Ne Ekersen Onu Biçersin
Bugün toplum olarak, bütün bir dünya olarak karşı karşıya kaldığımız sorun ve problemler elbette ki çoğalmış. Eski dönemlerde insanın ihtiyaç duyduğu şeyler az olunca problemler bu kadar çok fazla değildi. Günümüzde özellikle ekonomik sorunlar en çok etkileyen sorunların başında görünseler de asıl önemli sorunun aile huzuru ile çocuk eğitimi konusunda olduğunu kimse inkar edemez.
Hayatın farklı taraflarında gerçekleşen yenilikler ve özellikle maddi sahadaki bolluk ve rehavet yeni neslin üzerinde çok tehlikeli değişiklikler meydana getiriyor. Ne yazık ki bu değişiklik dediğimiz şeylerin kahir ekseriyeti de olumsuz ve insan hayatını özellikle toplumsal yapıyı ve hassaten aile yapısını çok feci bir şekilde sarsmakta, insani ilişkilerde geriye dönüşü mümkün kılmayacak ölçüde tahribatlara sebep olmaktadır.
Evet, bugünün insanını mutsuzluğa ve her türlü olumsuzluğa sevk eden ana problem yanlış eğitimdir. Eğitim elbette ki her zaman önem arz eden bir özelliğe sahipti, ama bugün bu önem çok daha artmış bulunmaktadır. Çünkü yeni nesli pençesine alıp ruhunu sıkan nedenler oldukça çoğalmış. Kurtların çobansız bir sürüye dalmasını andıran vahim bir hal yaşıyoruz. Bundan da daha vahim olanı ise çoban konumundakilerin kurtlarla beraber olmaları. İşte sorunu çok zor kılan nokta da burası zaten.
İslami usulde şöyle bir kural var: “Defi mefasid, celbi menafiden evladır” Bu kurala göre, insan ve toplum için yapılması gereken öncelikli iş ve icraat, faydalı şeyler ortaya koymak değil, zararlı olan şeyleri engellemektir. Yani toplumu bir bahçeye benzetirsek bahçedeki sebze – meyveleri, ağaçları koruyan bir yapının olması her şeyden önceliklidir. Aksi halde yapacağınız bütün işler heba olacaktır. Bahçeyi koruyan sağlam bir çit veya tel örgünün olması kaçınılmazdır. Tarımsal hastalıklarla baş edebilmek için ilaçlara da ihtiyaç olacaktır.
Bugün meseleye bu temsil üzerinden bakılınca neslimizi koruyan cenahta hiçbir sağlam şeyin olmadığını görüyoruz. Sağlam bir şeyi bulmak şöyle dursun böylesi bir yapıyı oluşturmanın mümkün olmadığını görüyoruz. Yani koruyucu faaliyet ve düşüncelerin hakim yapı tarafından yasaklandığı, aksilerinin meşru sayıldığı bir zihniyet ve yapı var ortada. Bu zihniyet değişmedikçe elle tutulur bir şeyin yapılamayacağı malumdur.
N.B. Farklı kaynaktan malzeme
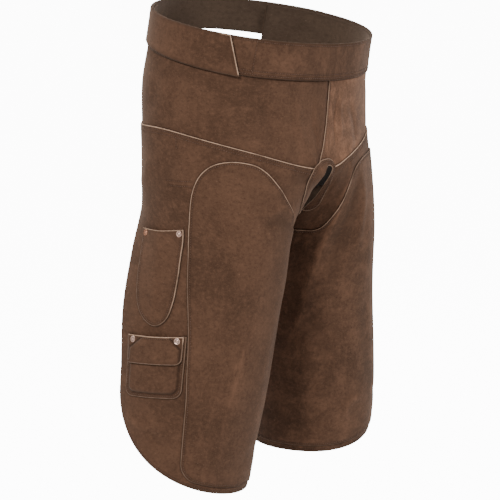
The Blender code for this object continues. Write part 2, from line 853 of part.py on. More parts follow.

Evet, önce neslimizin bozulmasına neden olan ne varsa bunların etkin olmasını engelleyen bir değişimin hakim kılınması, egemen olması kaçınılmazdır. Toplumun bu konuda gereken hassasiyete çok az sahip olduğunu da belirtelim. Buna bir de işe nezaret edenlerin çıkarları uğruna toplumu tehlikeye atmaktan sakınmamaları da eklenince işler daha da karmaşıklaşıyor, iyiye doğru atılacak adımlara duyulan umutlar azalıyor. Maddi kaygı ve endişelerin ilk sıralarda olduğu toplumlarda manevi, ahlâki değerler pek az önemseniyor ve hatta kimi zaman doğru ile yanlış yer değiştiriyor.
“Ne ekersen onu biçersin” demiş eskiler. Kur’an da bu mealde uyarılar yapar. “Başınıza gelen her musibet kendi yapıp ettikleriniz yüzündendir; kaldı ki Allah birçoğunu da bağışlar.” (Şura,30)
Hz. Pir Celaleddin-i Rumi ayetin işaret ettiği hakikati şöyle dile getirir:
“Dünya bir dağa benzer. İyi olsun, kötü olsun, ne söylersen onu duyarsın dağdan. Bir güzel söz söyledim, dağ çirkin cevap verdi sanırsan yanılırsın, buna imkan yok. Bülbül dağa karşı şakısın, çilesin de dağdan karga sesi gelsin yahut insan seslensin de dağ eşek anırışıyla yankılansın; mümkün değil. Şayet karşıki dağdan eşek anırışı duyuyorsan iyice bil ki sen anırmışsın.
Dilerim bu gök kubbe, daima hoş sesli kılsın seni”.